Records with modeling code
···

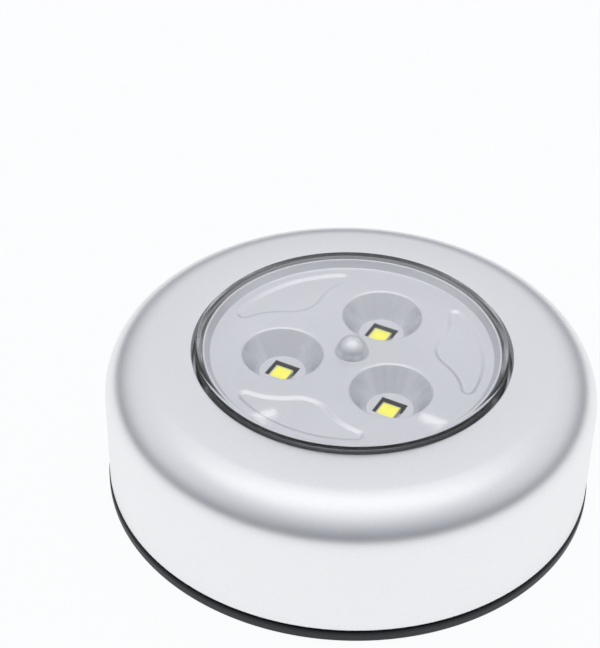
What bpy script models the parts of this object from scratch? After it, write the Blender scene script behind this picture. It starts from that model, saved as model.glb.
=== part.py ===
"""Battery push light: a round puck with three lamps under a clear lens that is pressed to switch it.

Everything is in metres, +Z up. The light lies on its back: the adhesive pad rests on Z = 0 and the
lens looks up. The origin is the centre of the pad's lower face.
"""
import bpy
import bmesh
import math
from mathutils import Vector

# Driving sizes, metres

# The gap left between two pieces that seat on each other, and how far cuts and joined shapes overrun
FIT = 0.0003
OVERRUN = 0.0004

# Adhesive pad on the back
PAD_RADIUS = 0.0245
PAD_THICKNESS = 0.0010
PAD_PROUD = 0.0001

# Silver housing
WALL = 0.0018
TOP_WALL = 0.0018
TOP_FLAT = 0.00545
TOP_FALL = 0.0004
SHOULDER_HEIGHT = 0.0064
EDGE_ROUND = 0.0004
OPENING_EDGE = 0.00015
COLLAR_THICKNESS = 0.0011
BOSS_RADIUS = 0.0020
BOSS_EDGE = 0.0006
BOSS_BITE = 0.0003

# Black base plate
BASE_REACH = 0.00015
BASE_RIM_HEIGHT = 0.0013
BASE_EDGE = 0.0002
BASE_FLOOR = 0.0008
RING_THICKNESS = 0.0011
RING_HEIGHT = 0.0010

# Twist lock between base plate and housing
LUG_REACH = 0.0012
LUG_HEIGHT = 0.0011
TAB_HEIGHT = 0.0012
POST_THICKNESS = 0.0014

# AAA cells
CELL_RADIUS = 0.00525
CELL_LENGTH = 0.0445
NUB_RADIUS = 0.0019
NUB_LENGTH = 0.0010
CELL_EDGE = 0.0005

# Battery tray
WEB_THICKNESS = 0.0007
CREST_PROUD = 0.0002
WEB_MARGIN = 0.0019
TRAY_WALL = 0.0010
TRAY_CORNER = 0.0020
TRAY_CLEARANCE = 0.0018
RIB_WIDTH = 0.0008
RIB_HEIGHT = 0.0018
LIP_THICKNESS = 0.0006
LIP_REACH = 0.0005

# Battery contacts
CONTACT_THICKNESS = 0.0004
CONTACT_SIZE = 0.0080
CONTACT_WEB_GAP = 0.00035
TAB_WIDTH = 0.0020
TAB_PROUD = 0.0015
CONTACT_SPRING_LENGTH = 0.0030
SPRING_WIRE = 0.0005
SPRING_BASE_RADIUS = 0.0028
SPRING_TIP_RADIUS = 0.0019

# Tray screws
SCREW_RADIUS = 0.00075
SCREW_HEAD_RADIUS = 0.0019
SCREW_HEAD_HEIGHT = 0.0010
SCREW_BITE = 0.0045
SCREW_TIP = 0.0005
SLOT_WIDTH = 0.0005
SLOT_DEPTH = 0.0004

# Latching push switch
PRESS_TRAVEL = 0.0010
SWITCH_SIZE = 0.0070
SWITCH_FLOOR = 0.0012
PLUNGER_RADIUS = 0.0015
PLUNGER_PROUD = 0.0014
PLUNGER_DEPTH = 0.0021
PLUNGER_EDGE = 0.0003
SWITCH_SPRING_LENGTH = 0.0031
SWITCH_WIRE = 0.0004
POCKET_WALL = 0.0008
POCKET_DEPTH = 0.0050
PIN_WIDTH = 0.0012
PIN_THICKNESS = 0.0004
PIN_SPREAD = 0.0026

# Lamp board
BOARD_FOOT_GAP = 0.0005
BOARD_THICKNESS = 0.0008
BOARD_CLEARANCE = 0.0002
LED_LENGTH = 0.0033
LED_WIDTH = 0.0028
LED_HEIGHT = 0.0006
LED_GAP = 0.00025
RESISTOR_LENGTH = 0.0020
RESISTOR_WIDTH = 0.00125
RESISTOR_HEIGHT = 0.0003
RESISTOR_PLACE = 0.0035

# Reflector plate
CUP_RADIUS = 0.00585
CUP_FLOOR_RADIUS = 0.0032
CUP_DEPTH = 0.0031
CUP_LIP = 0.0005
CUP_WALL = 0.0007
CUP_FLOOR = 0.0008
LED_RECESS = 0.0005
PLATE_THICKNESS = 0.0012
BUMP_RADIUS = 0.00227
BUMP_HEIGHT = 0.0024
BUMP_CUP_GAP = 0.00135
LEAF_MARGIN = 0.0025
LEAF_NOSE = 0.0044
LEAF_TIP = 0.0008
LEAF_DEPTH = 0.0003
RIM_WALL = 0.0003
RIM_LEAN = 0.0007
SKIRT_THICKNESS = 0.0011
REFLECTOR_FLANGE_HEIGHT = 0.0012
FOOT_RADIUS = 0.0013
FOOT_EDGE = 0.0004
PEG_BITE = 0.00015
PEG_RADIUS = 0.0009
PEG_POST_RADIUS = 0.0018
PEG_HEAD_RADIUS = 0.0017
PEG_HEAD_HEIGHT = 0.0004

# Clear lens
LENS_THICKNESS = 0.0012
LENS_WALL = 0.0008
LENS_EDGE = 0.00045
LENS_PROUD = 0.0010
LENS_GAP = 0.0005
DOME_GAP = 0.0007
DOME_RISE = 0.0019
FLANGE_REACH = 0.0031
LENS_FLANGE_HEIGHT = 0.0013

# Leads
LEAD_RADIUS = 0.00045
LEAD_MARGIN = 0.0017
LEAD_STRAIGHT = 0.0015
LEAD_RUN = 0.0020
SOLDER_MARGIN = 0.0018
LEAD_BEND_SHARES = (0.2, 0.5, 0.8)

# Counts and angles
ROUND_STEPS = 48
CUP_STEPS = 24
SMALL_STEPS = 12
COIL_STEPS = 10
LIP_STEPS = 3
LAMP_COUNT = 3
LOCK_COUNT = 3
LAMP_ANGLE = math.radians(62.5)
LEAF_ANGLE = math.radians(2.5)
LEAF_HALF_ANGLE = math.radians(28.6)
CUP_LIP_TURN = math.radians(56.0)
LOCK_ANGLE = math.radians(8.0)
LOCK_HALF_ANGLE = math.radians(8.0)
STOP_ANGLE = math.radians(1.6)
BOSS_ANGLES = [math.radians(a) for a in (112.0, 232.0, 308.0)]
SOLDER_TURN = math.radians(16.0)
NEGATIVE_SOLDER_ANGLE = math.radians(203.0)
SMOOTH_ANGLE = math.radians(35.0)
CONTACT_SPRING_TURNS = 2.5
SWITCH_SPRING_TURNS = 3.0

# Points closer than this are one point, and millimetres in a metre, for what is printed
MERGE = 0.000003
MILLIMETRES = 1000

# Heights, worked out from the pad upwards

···

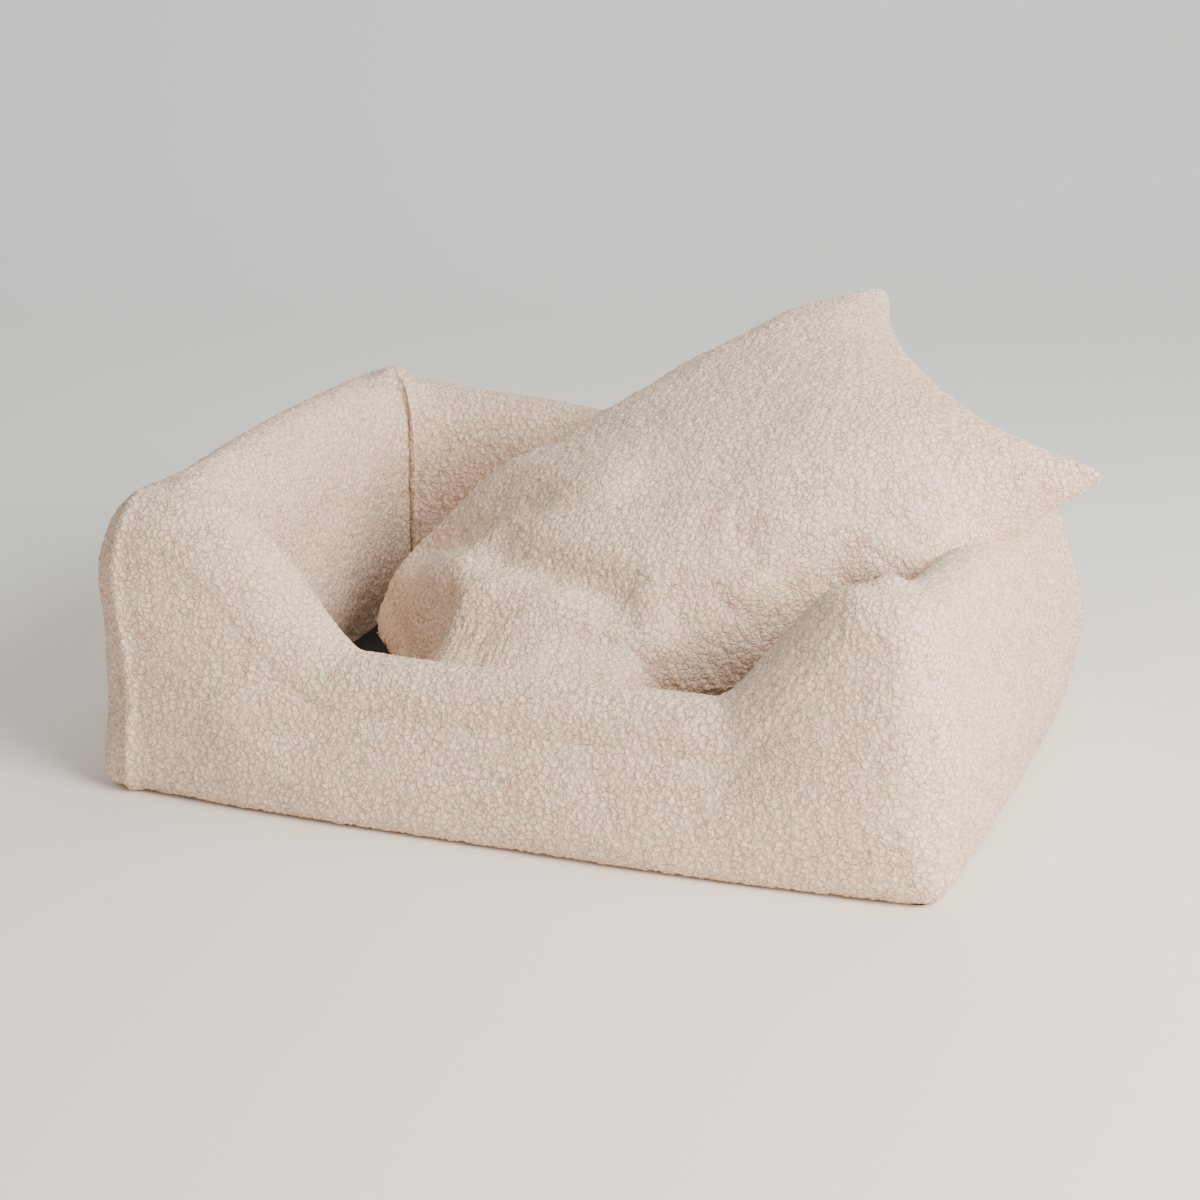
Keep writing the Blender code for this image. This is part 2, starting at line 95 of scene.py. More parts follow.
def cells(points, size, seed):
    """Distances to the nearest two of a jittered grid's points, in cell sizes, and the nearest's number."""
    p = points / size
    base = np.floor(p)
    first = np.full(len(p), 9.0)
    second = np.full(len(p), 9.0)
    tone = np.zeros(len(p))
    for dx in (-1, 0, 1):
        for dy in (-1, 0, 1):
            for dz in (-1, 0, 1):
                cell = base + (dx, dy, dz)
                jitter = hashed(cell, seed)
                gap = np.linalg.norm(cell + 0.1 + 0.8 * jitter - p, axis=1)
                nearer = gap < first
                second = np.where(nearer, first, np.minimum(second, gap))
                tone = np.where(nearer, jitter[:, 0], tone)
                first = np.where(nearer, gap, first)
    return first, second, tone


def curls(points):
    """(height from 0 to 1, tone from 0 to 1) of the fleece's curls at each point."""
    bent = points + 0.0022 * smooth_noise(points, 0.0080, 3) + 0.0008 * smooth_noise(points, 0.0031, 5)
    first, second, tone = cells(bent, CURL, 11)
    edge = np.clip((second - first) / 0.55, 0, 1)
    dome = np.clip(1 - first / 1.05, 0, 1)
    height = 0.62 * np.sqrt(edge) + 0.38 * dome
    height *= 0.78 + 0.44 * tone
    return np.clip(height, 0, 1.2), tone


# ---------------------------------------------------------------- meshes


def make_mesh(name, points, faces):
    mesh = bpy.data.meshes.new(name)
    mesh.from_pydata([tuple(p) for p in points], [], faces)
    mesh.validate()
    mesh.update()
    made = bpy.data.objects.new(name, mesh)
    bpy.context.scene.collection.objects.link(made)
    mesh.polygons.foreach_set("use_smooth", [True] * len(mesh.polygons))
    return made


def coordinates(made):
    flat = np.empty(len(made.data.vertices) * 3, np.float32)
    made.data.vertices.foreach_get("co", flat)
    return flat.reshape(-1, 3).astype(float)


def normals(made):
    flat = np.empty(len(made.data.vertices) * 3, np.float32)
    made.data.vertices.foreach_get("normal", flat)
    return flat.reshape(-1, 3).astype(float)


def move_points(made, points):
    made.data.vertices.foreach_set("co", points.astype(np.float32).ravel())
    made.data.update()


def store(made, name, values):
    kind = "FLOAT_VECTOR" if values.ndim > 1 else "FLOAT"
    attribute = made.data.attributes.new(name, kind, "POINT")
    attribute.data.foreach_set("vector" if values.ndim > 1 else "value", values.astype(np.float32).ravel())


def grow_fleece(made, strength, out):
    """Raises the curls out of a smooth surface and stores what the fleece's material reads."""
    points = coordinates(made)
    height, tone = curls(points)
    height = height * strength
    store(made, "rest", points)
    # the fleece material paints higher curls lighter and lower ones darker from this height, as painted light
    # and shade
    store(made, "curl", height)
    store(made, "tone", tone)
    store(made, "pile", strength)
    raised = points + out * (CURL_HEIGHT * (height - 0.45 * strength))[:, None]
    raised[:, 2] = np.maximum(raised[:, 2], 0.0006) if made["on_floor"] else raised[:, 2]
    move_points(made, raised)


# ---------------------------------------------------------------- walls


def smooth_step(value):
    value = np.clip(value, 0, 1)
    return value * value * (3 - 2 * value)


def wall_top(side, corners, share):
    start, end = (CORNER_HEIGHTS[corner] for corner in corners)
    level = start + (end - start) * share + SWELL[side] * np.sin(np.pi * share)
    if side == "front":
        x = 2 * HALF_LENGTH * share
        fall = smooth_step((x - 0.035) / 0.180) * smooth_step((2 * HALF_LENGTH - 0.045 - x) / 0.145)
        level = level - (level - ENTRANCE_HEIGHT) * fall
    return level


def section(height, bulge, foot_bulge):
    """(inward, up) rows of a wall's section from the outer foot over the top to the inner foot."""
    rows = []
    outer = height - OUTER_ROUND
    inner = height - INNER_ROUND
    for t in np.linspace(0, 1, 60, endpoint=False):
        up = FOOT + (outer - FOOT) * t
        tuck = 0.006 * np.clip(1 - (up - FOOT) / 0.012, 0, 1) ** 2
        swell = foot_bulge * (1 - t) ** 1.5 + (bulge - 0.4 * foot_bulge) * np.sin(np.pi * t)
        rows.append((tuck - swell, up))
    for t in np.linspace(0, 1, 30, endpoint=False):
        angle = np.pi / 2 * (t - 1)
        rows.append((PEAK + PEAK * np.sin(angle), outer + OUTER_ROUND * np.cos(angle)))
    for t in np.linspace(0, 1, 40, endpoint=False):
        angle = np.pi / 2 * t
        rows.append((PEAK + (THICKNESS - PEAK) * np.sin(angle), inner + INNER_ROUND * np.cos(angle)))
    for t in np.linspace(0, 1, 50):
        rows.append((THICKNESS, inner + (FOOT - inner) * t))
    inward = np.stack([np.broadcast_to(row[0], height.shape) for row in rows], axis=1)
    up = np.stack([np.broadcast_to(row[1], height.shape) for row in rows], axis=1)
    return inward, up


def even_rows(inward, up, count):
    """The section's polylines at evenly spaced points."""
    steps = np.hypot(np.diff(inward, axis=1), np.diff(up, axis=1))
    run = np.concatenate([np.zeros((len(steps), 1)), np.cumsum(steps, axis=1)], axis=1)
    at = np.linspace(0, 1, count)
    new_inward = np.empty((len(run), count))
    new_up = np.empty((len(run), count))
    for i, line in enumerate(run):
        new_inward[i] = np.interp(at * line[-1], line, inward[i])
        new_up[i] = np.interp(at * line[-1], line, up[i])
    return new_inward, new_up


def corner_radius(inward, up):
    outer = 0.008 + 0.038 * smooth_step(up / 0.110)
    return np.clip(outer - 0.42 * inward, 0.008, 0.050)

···

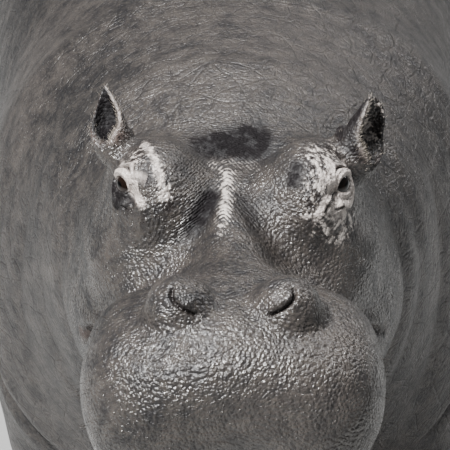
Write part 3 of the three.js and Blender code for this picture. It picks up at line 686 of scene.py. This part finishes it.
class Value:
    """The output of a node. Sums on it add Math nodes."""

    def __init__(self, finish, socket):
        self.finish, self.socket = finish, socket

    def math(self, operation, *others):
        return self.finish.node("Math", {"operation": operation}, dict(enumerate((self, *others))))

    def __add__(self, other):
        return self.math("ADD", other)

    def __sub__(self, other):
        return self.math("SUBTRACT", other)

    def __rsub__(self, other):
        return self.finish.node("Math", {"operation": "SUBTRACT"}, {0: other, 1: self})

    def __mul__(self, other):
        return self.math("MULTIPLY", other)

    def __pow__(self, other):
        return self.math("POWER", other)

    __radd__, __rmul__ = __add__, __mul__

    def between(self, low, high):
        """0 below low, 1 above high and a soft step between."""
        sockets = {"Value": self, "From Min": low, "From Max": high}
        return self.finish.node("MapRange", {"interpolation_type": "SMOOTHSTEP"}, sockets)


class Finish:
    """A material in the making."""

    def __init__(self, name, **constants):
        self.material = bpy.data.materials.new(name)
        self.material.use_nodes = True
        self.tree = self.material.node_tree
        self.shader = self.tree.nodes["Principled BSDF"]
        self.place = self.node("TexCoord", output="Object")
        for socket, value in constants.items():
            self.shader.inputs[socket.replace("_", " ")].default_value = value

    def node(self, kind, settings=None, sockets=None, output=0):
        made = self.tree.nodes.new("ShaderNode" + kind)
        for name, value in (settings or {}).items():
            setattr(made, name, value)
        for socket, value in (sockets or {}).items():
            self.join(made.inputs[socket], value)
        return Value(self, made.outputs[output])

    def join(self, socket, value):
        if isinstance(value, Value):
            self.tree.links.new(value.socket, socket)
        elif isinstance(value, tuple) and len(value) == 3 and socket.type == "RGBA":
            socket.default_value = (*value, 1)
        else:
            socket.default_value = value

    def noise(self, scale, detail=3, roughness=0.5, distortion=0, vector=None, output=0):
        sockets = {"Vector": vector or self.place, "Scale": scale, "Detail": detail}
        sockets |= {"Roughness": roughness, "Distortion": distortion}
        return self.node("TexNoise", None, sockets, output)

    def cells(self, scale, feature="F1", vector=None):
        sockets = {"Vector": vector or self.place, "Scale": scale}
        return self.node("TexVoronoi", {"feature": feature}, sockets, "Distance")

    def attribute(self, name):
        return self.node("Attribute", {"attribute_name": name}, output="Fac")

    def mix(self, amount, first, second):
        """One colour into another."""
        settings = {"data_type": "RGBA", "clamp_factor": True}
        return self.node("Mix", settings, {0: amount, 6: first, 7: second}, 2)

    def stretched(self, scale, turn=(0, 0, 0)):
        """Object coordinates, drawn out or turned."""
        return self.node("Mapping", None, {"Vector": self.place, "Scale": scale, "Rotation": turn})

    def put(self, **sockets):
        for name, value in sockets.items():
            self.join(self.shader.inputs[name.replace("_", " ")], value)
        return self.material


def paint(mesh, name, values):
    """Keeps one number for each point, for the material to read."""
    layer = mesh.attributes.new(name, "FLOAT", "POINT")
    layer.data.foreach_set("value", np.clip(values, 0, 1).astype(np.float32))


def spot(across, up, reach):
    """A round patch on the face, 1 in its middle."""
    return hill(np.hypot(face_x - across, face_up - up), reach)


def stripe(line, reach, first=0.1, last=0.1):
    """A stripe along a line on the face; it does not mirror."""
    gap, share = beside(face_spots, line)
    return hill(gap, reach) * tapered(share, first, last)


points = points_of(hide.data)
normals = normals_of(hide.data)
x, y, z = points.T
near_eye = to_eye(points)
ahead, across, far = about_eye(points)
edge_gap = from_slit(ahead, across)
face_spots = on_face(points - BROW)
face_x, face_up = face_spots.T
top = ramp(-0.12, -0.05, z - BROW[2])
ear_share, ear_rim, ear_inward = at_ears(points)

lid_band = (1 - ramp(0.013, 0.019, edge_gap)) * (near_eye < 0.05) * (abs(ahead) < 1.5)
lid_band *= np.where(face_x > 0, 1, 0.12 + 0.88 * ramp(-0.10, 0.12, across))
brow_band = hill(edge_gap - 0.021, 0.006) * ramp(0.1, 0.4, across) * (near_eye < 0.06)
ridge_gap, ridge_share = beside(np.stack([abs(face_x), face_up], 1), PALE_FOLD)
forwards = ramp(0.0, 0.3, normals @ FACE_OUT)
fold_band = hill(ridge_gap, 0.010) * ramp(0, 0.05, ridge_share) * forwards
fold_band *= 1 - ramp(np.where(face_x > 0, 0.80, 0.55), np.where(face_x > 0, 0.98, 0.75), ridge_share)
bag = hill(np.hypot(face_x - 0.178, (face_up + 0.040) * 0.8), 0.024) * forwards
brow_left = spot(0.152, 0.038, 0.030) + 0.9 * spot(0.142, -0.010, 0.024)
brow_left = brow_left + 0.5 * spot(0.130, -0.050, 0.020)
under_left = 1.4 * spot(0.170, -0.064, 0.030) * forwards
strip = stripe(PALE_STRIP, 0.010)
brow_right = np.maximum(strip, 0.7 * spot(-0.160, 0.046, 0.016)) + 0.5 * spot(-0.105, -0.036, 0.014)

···

▸ **DIRECTIONS**
Return verbatim the lines that run from the line containing "What bpy script" through the line containing "CELL_EDGE = 0.0005", inclusive.

▸ **ANSWER TO THIS TASK**
What bpy script models the parts of this object from scratch? After it, write the Blender scene script behind this picture. It starts from that model, saved as model.glb.
=== part.py ===
"""Battery push light: a round puck with three lamps under a clear lens that is pressed to switch it.

Everything is in metres, +Z up. The light lies on its back: the adhesive pad rests on Z = 0 and the
lens looks up. The origin is the centre of the pad's lower face.
"""
import bpy
import bmesh
import math
from mathutils import Vector

# Driving sizes, metres

# The gap left between two pieces that seat on each other, and how far cuts and joined shapes overrun
FIT = 0.0003
OVERRUN = 0.0004

# Adhesive pad on the back
PAD_RADIUS = 0.0245
PAD_THICKNESS = 0.0010
PAD_PROUD = 0.0001

# Silver housing
WALL = 0.0018
TOP_WALL = 0.0018
TOP_FLAT = 0.00545
TOP_FALL = 0.0004
SHOULDER_HEIGHT = 0.0064
EDGE_ROUND = 0.0004
OPENING_EDGE = 0.00015
COLLAR_THICKNESS = 0.0011
BOSS_RADIUS = 0.0020
BOSS_EDGE = 0.0006
BOSS_BITE = 0.0003

# Black base plate
BASE_REACH = 0.00015
BASE_RIM_HEIGHT = 0.0013
BASE_EDGE = 0.0002
BASE_FLOOR = 0.0008
RING_THICKNESS = 0.0011
RING_HEIGHT = 0.0010

# Twist lock between base plate and housing
LUG_REACH = 0.0012
LUG_HEIGHT = 0.0011
TAB_HEIGHT = 0.0012
POST_THICKNESS = 0.0014

# AAA cells
CELL_RADIUS = 0.00525
CELL_LENGTH = 0.0445
NUB_RADIUS = 0.0019
NUB_LENGTH = 0.0010
CELL_EDGE = 0.0005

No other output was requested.